In his 2004 Queen’s Honours report, Sir Hayden Phillips, Secretary at the Department for Constitutional Affairs, argued that an honour should not just go with a job well done or because someone has reached a particular level – but because an individual has, in plain terms, ‘gone the extra mile’ in the contribution they have made.

Queen’s Honours are saved for the most outstanding nominees – and their ‘going the extra mile’ contribution must be significant and sustained over a period of time. It’s also worth thinking about whether your colleague takes part in voluntary activities outside of the workplace that will really strengthen your nomination of them.

In a more recent report, covering the period of 2015 – 2019, then Prime Minister Theresa May’s priorities for honours recipients included creating jobs and economic activity, supporting children, young people and social mobility, improving your local community and tackling discrimination.

For example, Jane Reynolds was awarded an MBE in 2019 for her work with North Star Ventures and Tees Valley Business Club. Noting the first of Theresa May’s priorities, we can see that Jane’s work fits squarely in this category as she spent many years securing investment funds to strengthen economic growth in the region. The impact of her work was far reaching because it wasn’t just about her colleagues, but the many businesses and employees her work affected across the region. Additionally, it was over and above as her work with Tees Valley Business Club was delivered in a voluntary capacity as chair.

Carol Bell OBE was also awarded in the 2019 birthday honours for services to the arts. Carol was the Executive Director of the Great Exhibition of the North that took place in 2018 which generated economic impact of £126 million.

But there’s more to this award than the staging of the Exhibition – no matter how high profile that alone wouldn’t be enough. Firstly, Carol played a significant role in actually bidding for the exhibition to come to the North East in the first place. But secondly, with regards her professional role, she had been working in events and festivals for many years, during which she was responsible for over 100 events that engaged hundreds and thousands of people. Her contribution was therefore a sustained contribution. Additionally, Carol volunteered in her personal time for a local community trust, cooking meals for people in need.

So you may have a colleague or manager who you feel deserves an honour but before you start on the paperwork – as there is a lot of writing to do – ask yourself the following questions.

Have they done something that has made an impact beyond the organisation itself? Economic impact is one example of this, but there are others. Perhaps driving innovation that has positively impacted the industry or sector as a whole? Or pushing for a community focused activity that has benefitted many people in the local area?

Then there’s the issue of making a ‘sustained’ contribution. While many honours recipients have made contributions over decades, this doesn’t need to be the case. A one off event or activity won’t make its mark, but developing a programme or innovation that has grown considerably or impacted many over a period of a couple of years or more could really stand out.

Next it’s good to look at the selfless nature of this work. Has your colleague worked outside of his or her remit? Have they worked outside of business hours? Have they taken part in community or voluntary work? Or campaigned or lobbied for something tirelessly that has significantly benefited the sector?

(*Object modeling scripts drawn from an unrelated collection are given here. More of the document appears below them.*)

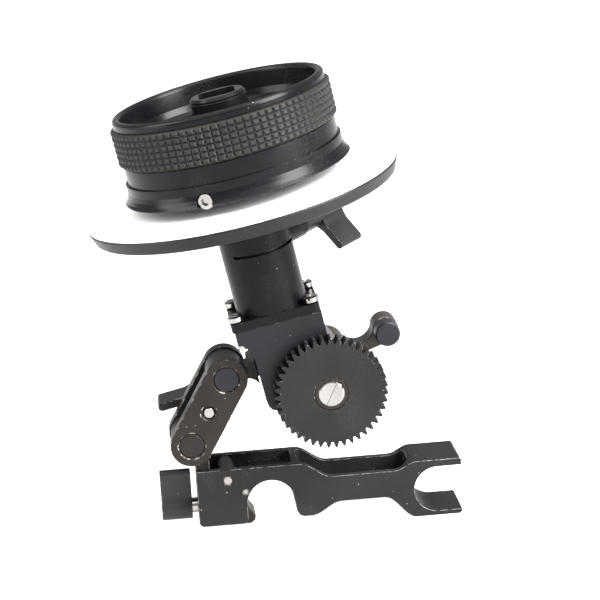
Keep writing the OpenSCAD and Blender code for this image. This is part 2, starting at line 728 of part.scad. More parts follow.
module marking_disc() color(WHITE) head() rotate_extrude()
  polygon([[sleeve_r, mark_w], [disc_r - 0.3, mark_w], [disc_r - 0.3, mark_top - 0.2],
    [disc_r - 0.5, mark_top], [sleeve_r, mark_top]]);

module disc_ring_nut() color(DARK) head() difference() {
  rotate_extrude() polygon([[sleeve_r, mark_top], [nut_r, mark_top], [nut_r, mark_top + nut_t - 0.3],
    [nut_r - 0.3, mark_top + nut_t], [sleeve_r, mark_top + nut_t]]);
  // four holes for a pin spanner
  for (a = [0:90:270]) rotate([0, 0, a])
    translate([(sleeve_r + nut_r) / 2, 0, mark_top + nut_t - 0.4]) cylinder(r = 0.7, h = 2);
}

// ---------- hand wheel ----------

module handwheel() color(BLACK) head() rotate_extrude()
  polygon(concat([[shaft_r + run_fit, mark_top + nut_t + 0.6], [boss_r - 0.4, mark_top + nut_t + 0.6],
    [boss_r, mark_top + nut_t + 1], [boss_r, web_low - 1.3], [boss_r + 1.4, web_low],
    [neck_r - 6.7, web_low], [neck_r - 5.5, web_low - 1.2], [neck_r - 5.5, collar_w + 1.2],
    [rim_bore_r, collar_w + 1.2], [rim_bore_r, collar_top], [neck_r, collar_top],
    [neck_r, grip_low], [grip_seat_r, grip_low], [grip_seat_r, grip_top],
    [neck_r, grip_top], [neck_r, lip_top - lip_t / 2]],
    arc(neck_r - lip_t / 2, lip_top - lip_t / 2, lip_t / 2, 0, 180, 8),
    [[neck_r - 3, dish_w + 3.5], [neck_r - 3.6, dish_w + 1.5], [neck_r - 5.1, dish_w + 0.4],
    [neck_r - 6.9, dish_w], [boss_r + 0.6, dish_w], [boss_r, dish_w + 0.6],
    [boss_r, lip_top - 1.8], [boss_r - 0.4, lip_top - 1.4], [socket_out_r + 0.1, lip_top - 1.4],
    [socket_out_r + 0.1, dish_w], [shaft_r + run_fit, dish_w]]));

// Plain band over the knurling's points, bevelled at both edges
module grip_band() color(BLACK) head() rotate_extrude()
  polygon([[grip_seat_r, grip_low], [grip_r - 1.6, grip_low], [grip_r, grip_low + 1.4],
    [grip_r, grip_top - 0.4], [grip_r - 0.4, grip_top], [grip_seat_r, grip_top]]);

// Positions of the two radial collar screws
module collar_screws() {
  for (a = [-110, 70]) rotate([0, 0, a]) translate([0, 0, collar_screw_w]) rotate([0, 90, 0]) children();
}

module wheel_collar() color(BLACK) head() difference() {
  rotate_extrude() polygon([[rim_bore_r + 0.05, collar_w], [collar_r + collar_flare - 0.4, collar_w],
    [collar_r + collar_flare, collar_w + 0.4], [collar_r + 0.62 * collar_flare, collar_w + 1.2],
    [collar_r + 0.25 * collar_flare, collar_w + 2.4], [collar_r, collar_w + 3.8],
    [collar_r, collar_top], [rim_bore_r + 0.05, collar_top]]);
  collar_screws() {
    translate([0, 0, collar_r - 1.9]) cylinder(r = 2.6, h = 6);
    translate([0, 0, rim_bore_r - 3]) cylinder(r = 1.5, h = 8);
  }
}

module wheel_set_screws() color(STEEL) head() difference() {
  collar_screws() {
    translate([0, 0, collar_r - 1.9]) pin(2.5, 1.9, 0.35);
    translate([0, 0, rim_bore_r + 0.15]) cylinder(r = 1.5, h = 2);
  }
  // hexagon sockets
  collar_screws() translate([0, 0, collar_r - 1.2]) linear_extrude(2)
    polygon([for (a = [0:60:300]) 1.4 * [cos(a), sin(a)]]);
}

module crank_socket() color(BLACK) head() difference() {
  rotate_extrude() polygon([[5, dish_w + 0.1], [socket_out_r, dish_w + 0.1],
    [socket_out_r, lip_top - 1.3], [boss_r - 0.2, lip_top - 1.3], [boss_r - 0.1, lip_top - 1],
    [boss_r - 0.9, lip_top - 0.1], [5, lip_top - 0.1]]);
  intersection() {
    translate([-socket_af / 2, -socket_af / 2, dish_w + 3.1]) cube([socket_af, socket_af, 10]);
    translate([0, 0, dish_w + 2.5]) cylinder(r = socket_r, h = 10);
  }
}

module wheel_shaft() color(STEEL) head() difference() {
  translate([0, 0, -4.9]) pin(shaft_r, shaft_top + 4.9, 0.4);
  translate([0, 0, shaft_top - 10.2]) cylinder(r = 2, h = 12);
}

module wheel_screw() color(STEEL) head() difference() {
  union() {
    translate([0, 0, dish_w - 8.5]) cylinder(r = 2, h = 9);
    translate([0, 0, dish_w]) pin(4.5, 1.9, 0.4);
  }
  translate([-5, -0.5, dish_w + 1.1]) cube([10, 1, 2]);
}

// ---------- gears ----------

// Half tooth angle at radius r of an involute tooth
function inv(a) = tan(a) * 180 / PI - a;
function tooth_half(r, rp, z, pa, play) =
  let(rb = rp * cos(pa), rr = max(r, rb + 0.001))
  90 / z - play / rp * 90 / PI + inv(pa) - inv(acos(rb / rr));

// Outline of a spur gear, or of a helical gear's cross section
module gear_2d(z, rp, ra, rf, pa, play, turn) {
  ring = [for (k = [0:z - 1]) for (i = [0:9]) let(
    rs = [rf, (rf + rp) / 2, rp, (rp + ra) / 2, ra, ra, (rp + ra) / 2, rp, (rf + rp) / 2, rf],
    s = i < 5 ? -1 : 1, r = rs[i],
    a = 360 * k / z + turn + s * (tooth_half(r, rp, z, pa, play) + (i == 0 || i == 9 ? 0.4 : 0)))
    [r * cos(a), r * sin(a)]];
  polygon(ring);
}

module helical(turn) {
  ra = helix_r + helix_m;
  rf = helix_r - 1.2 * helix_m;
  difference() {
    translate([0, 0, -helix_w / 2])
      rotate([0, 0, turn - helix_w / 2 / helix_r * 180 / PI])
        linear_extrude(helix_w, twist = -helix_w / helix_r * 180 / PI, slices = 12)
          gear_2d(helix_z, helix_r, ra, rf, 27, 0.3, 0);
    cylinder(r = shaft_r, h = helix_w + 1, center = true);
  }
}

module wheel_helical_gear() color(STEEL) head() helical(0);

module shaft_helical_gear() color(BRASS) head() translate([gear_u, 0, 0]) rotate([-90, 0, 0])
  helical(180 + 180 / helix_z);

module gear_shaft() color(STEEL) head() translate([gear_u, 0, 0]) rotate([-90, 0, 0]) difference() {
  union() {
    translate([0, 0, gear_y + 1.4]) cylinder(r = 3.5, h = gear_w);
    translate([0, 0, -flange_v - 0.55]) cylinder(r = 5.4, h = 0.5);
    translate([0, 0, -flange_v - 0.2]) cylinder(r = shaft_r, h = flange_v + helix_w / 2 + 0.2);
    translate([0, 0, 3]) cylinder(r = 2, h = 4.4);
  }
  translate([0, 0, gear_y]) cylinder(r = 1.5, h = 10);
}

module drive_gear() color(DARK) head() translate([gear_u, 0, 0]) rotate([-90, 0, 0]) difference() {
  translate([0, 0, gear_y]) linear_extrude(gear_w)
    gear_2d(gear_z, gear_m * gear_z / 2, gear_or, gear_or - 2.25 * gear_m, 20, 0.08, gear_phase);
  translate([0, 0, gear_y - 1]) cylinder(r = 3.5 + 0.01, h = gear_w + 2);
  translate([0, 0, gear_y - 1]) cylinder(r = 5.5, h = 2.2);
}

module gear_washer() color(BROWN) head() translate([gear_u, 0, 0]) rotate([-90, 0, 0]) difference() {
  translate([0, 0, gear_y + 0.1]) rotate_extrude()
    polygon([[1.6, 0], [5.2, 0], [5.4, 0.2], [5.4, 1.1], [1.6, 1.1]]);
  translate([0, 0, gear_y - 1]) cylinder(r = 4.25, h = 1.6);
}

module gear_screw() color(STEEL) head() translate([gear_u, 0, 0]) rotate([-90, 0, 0]) difference() {
  union() {
    translate([0, 0, gear_y - 0.15]) rotate_extrude()
      polygon([[0, 0], [3.6, 0], [4.05, 0.2], [4.15, 0.55], [4.15, 0.75], [0, 0.75]]);
    translate([0, 0, gear_y + 0.5]) cylinder(r = 1.5, h = 7);
  }
  translate([0, 0, gear_y]) rotate([0, 0, -52]) cube([9, 0.35, 0.5], center = true);
}

base_bridge();
jaw_pivot_pin();
jaw_stop_pin();
rod_clamp_jaw();
jaw_thrust_pad();
base_clamp_screw();
base_clamp_lever();
link_front_plate();
link_rear_plate();
link_lower_pin();
link_upper_pin();
link_clamp_screw();
link_clamp_lever();
swing_arm();
tilt_stud();
tilt_washer();
tilt_lever();
finger_stub();
gearbox_housing();
flange_screws();
neck_tube();
shaft_bush_lower();
shaft_bush_upper();
gear_shaft_bush();
disc_clamp_shoe();
disc_clamp_screw();
disc_clamp_lever();
disc_hub();
disc_backing();
marking_disc();
disc_ring_nut();
handwheel();
grip_band();
wheel_collar();
wheel_set_screws();
crank_socket();
wheel_shaft();
wheel_screw();
wheel_helical_gear();
gear_shaft();
shaft_helical_gear();
drive_gear();
gear_washer();
gear_screw();
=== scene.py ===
"""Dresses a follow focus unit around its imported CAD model, ready to render at rest or at any pose."""
import json
import logging
import math
from dataclasses import dataclass, field
from enum import Enum

import bpy
import bmesh
from mathutils import Matrix, Vector

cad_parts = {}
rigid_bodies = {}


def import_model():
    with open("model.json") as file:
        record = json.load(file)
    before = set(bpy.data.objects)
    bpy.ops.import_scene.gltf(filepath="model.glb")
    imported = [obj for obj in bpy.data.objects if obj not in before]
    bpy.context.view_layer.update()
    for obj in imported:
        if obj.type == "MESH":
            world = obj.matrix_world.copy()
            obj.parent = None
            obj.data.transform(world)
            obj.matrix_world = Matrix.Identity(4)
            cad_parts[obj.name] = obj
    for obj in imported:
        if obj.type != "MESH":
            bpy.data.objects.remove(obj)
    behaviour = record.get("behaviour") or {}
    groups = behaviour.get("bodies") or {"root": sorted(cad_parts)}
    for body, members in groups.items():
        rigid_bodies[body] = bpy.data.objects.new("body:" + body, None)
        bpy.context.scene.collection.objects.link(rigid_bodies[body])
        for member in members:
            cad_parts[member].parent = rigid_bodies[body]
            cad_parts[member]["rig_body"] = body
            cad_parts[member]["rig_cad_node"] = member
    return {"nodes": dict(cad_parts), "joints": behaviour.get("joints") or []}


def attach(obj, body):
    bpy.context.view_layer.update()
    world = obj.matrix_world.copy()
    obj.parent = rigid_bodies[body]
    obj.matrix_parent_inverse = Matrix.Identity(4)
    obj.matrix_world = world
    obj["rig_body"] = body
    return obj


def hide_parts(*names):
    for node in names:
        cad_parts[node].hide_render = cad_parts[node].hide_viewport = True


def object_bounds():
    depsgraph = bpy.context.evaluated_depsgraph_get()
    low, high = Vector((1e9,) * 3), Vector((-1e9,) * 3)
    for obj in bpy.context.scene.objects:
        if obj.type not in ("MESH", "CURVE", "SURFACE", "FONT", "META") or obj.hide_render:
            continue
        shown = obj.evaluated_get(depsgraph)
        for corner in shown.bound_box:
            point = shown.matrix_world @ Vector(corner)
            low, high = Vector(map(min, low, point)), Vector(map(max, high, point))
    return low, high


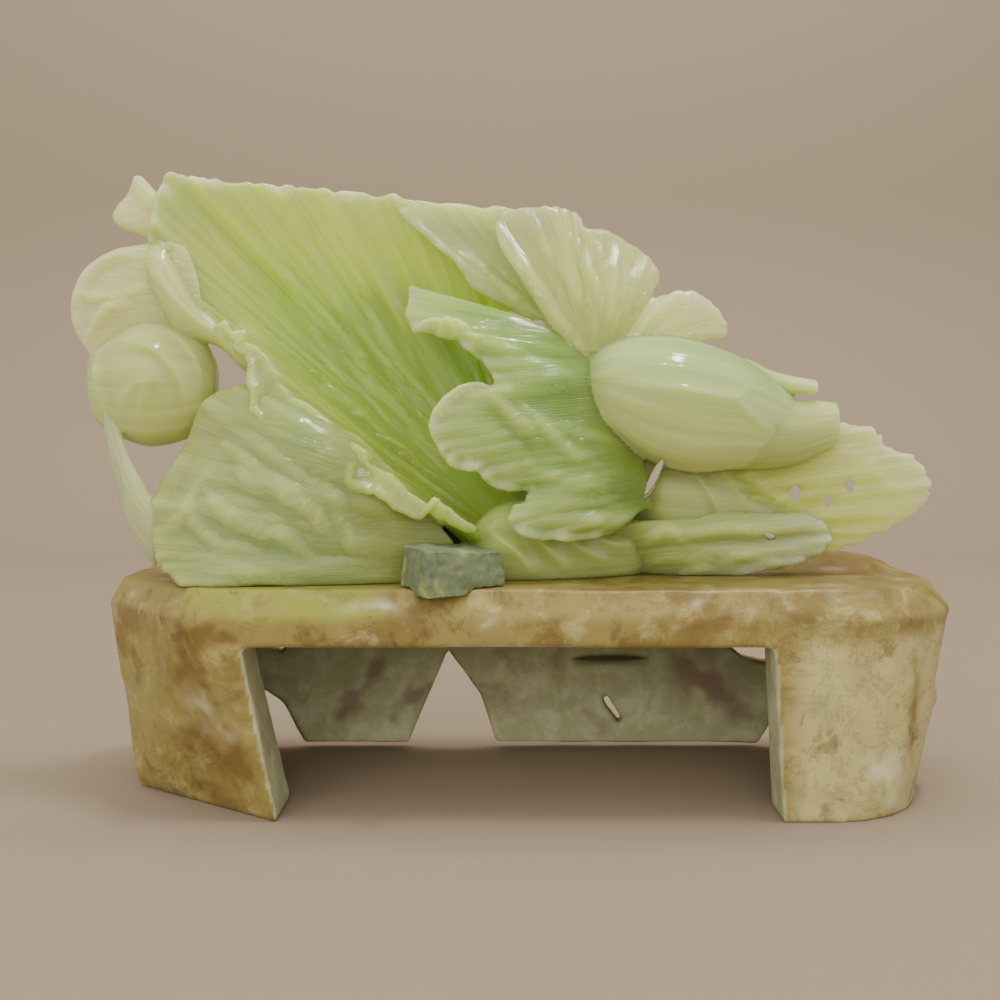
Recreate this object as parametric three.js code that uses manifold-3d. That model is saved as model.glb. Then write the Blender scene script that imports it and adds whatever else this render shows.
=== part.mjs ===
// A cabbage carved from one piece of translucent green jade, lying on a hollowed stand of
// mottled tan stone, with a small rough block set against its foot.
// Millimetres, +Z up, +Y to the back. The finished group has its origin at the middle of the
// footprint, on the surface that the stand's legs stand on.
import * as THREE from "three";
import { mergeVertices } from "three/addons/utils/BufferGeometryUtils.js";
import Module from "manifold-3d";

// Stand, cut from one slab
const standLength = 335;
const standDepth = 120;
const standHeight = 86;
const bevelHeight = 10;
const bevelInset = 6;
const apronHeight = 21;
const legThickness = 23;
const endWall = 20;
const backWall = 10;
const flareLeft = 11;
const flareRight = 12;
const flareBack = 3;
const leftCutTop = [41, 50];
const leftCutFoot = [65, 50];
const frontCorner = [43, 45];
const backCorner = [45, 36];
const leftLegTop = 63;
const leftLegFoot = 76;
const rightLegTop = 76;
const rightLegFoot = 72;
const skirtRise = 4;
const moundSize = [30, 26, 8];
const moundInset = [38, 34];
const knobSize = [7, 13, 9];

// Carving and block
const carvingLength = 344;
const drawnLength = 344;
const carvingOffset = -9.5;
const rootThickness = 9;
const rimThickness = 3;
const viewDistance = 462;
const blockSize = [35, 25, 15];
const blockTurn = 34;
const blockCorner = [-26, -6];
const restGap = 0.3;
const joinTolerance = 0.035;
// The sizes that the outlines below were drawn at: the stand's length and height.
const drawnStand = [335, 86];

const wasm = await Module();
wasm.setup();

const lerp = (a, b, t) => a + (b - a) * t;
const add = (a, b, s = 1) => [a[0] + b[0] * s, a[1] + b[1] * s, a[2] + b[2] * s];
const sub = (a, b) => add(a, b, -1);
const dot = (a, b) => a[0] * b[0] + a[1] * b[1] + a[2] * b[2];
const cross = (a, b) => [a[1] * b[2] - a[2] * b[1], a[2] * b[0] - a[0] * b[2], a[0] * b[1] - a[1] * b[0]];
const unit = (a) => {
  const length = Math.hypot(...a) || 1;
  return [a[0] / length, a[1] / length, a[2] / length];
};

// A closed mesh, as a solid that can be joined and cut.
function solidOf(geometry) {
  const bare = geometry.clone();
  bare.deleteAttribute("normal");
  bare.deleteAttribute("uv");
  const merged = mergeVertices(bare, 1e-4);
  return new wasm.Manifold(
    new wasm.Mesh({
      numProp: 3,
      vertProperties: new Float32Array(merged.attributes.position.array),
      triVerts: new Uint32Array(merged.index.array),
    }),
  );
}

// A geometry from a list of points and a list of triangles.
function geometryOf(points, triangles) {
  const geometry = new THREE.BufferGeometry();
  geometry.setAttribute("position", new THREE.BufferAttribute(new Float32Array(points.flat()), 3));
  geometry.setIndex(triangles.flat());
  return geometry;
}

// A solid from rings of equal length, stacked in order, with a fan closing each end.
function loft(rings) {
  const count = rings[0].length;
  const middle = (ring) => ring.reduce((sum, p) => add(sum, p, 1 / count), [0, 0, 0]);
  const points = [...rings.flat(), middle(rings[0]), middle(rings.at(-1))];
  const first = rings.length * count;
  const triangles = [];
  for (let i = 0; i < count; i++) {
    const next = (i + 1) % count;
    for (let r = 0; r + 1 < rings.length; r++) {
      const low = r * count;
      const high = low + count;
      triangles.push([low + i, low + next, high + next], [low + i, high + next, high + i]);
    }
    const last = (rings.length - 1) * count;
    triangles.push([first, next, i], [first + 1, last + i, last + next]);
  }
  const solid = solidOf(geometryOf(points, triangles));
  if (solid.volume() > 0) return solid;
  return solidOf(geometryOf(points, triangles.map(([a, b, c]) => [a, c, b])));
}

// An egg-shaped swelling of the given half sizes about a point.
function swelling(halves, centre) {
  const ball = new THREE.SphereGeometry(1, 14, 8);
  ball.rotateX(Math.PI / 2);
  ball.scale(...halves);
  ball.translate(...centre);
  return solidOf(ball);
}

// A flat outline in X and Z, pushed through from one depth to another.
function throughCut(outline, front, back) {
  const shape = new THREE.Shape(outline.map(([x, z]) => new THREE.Vector2(x, z)));
  const geometry = new THREE.ExtrudeGeometry(shape, { depth: back - front, bevelEnabled: false });
  geometry.rotateX(Math.PI / 2);
  geometry.translate(0, back, 0);
  return solidOf(geometry);
}

// The stand's outline at one level, seen from above: a straight cut at the front left, rounded
// elsewhere. share runs from 0 at the feet to 1 at the shoulder; inset is how far it stands in.
function standOutline(share, z, inset) {
  const [side, front, back] = [inset.side, inset.front, inset.back];
  const left = -standLength / 2 + lerp(flareLeft, 0, share) + side;
  const right = standLength / 2 - lerp(flareRight, 0, share) - side;
  const rear = standDepth - lerp(flareBack, 0, share) - back;
  const cut = [lerp(leftCutFoot[0], leftCutTop[0], share), lerp(leftCutFoot[1], leftCutTop[1], share)];
  const ring = [
    [left, cut[1], z],
    [left + cut[0], front, z],
  ];
  const steps = 5;
  const corner = (x, y, run, turn) => {
    for (let i = 0; i <= steps; i++) {
      const angle = turn + (i / steps) * (Math.PI / 2);
      ring.push([x + Math.cos(angle) * run[0], y + Math.sin(angle) * run[1], z]);
    }
  };
  corner(right - frontCorner[0], front + frontCorner[1], frontCorner, -Math.PI / 2);
  corner(right - backCorner[0], rear - backCorner[1], backCorner, 0);
  corner(left + backCorner[0], rear - backCorner[1], backCorner, Math.PI / 2);
  return ring;
}

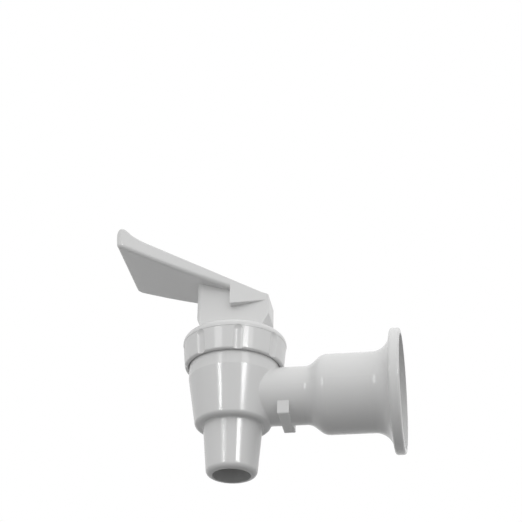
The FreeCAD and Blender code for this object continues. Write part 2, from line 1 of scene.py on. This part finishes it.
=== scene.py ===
"""Looks of the push-down faucet: finishes, the inlet's thread, the spring, the seat cup, light and camera.

Metres, in the row frame. The inlet's axis is Y, the outlet's axis is upright, and X is the symmetry axis.
"""
import json
import math
import bpy
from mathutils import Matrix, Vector


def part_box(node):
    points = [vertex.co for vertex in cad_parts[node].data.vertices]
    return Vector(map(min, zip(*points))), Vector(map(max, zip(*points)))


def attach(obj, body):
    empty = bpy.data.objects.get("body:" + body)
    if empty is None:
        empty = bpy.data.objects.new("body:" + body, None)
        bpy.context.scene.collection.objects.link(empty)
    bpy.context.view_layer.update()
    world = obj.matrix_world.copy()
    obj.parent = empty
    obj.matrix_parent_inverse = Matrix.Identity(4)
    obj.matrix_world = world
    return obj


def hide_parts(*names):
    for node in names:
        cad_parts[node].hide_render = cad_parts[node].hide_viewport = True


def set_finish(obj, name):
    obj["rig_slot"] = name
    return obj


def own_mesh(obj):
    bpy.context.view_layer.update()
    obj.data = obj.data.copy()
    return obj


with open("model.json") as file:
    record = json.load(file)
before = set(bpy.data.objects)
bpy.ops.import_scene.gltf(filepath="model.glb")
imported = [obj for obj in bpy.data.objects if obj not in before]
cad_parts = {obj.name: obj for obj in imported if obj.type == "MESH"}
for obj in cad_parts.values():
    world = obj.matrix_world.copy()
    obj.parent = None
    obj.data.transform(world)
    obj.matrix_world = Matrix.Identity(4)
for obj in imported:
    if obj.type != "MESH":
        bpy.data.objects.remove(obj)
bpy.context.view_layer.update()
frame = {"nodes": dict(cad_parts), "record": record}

MM = 0.001
mounts = {mount["name"]: mount for mount in frame["record"]["mounts"]}
outlet_mouth = Vector(mounts["outlet"]["pos_m"])
outlet_axis = Vector((outlet_mouth.x, outlet_mouth.y, 0))
socket_r = mounts["inlet_thread"]["dims"]["r_mm"] * MM
socket_length = mounts["inlet_thread"]["dims"]["length_mm"] * MM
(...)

You will also need to back your nomination up with several supporting letters from other individuals who will back your nominee – so think about this upfront as well.

These are all key considerations for whether or not you should make a nomination on behalf of a colleague and what kind of information you need to prepare in advance. Never forget the ‘over and above’ criteria and think about what really makes your colleague stand out. But if you think you’ve got enough to play with go for it. The time and effort you put in to preparing a nomination has the potential to get your colleague a Royal seal of approval. And it’s not too bad for business either!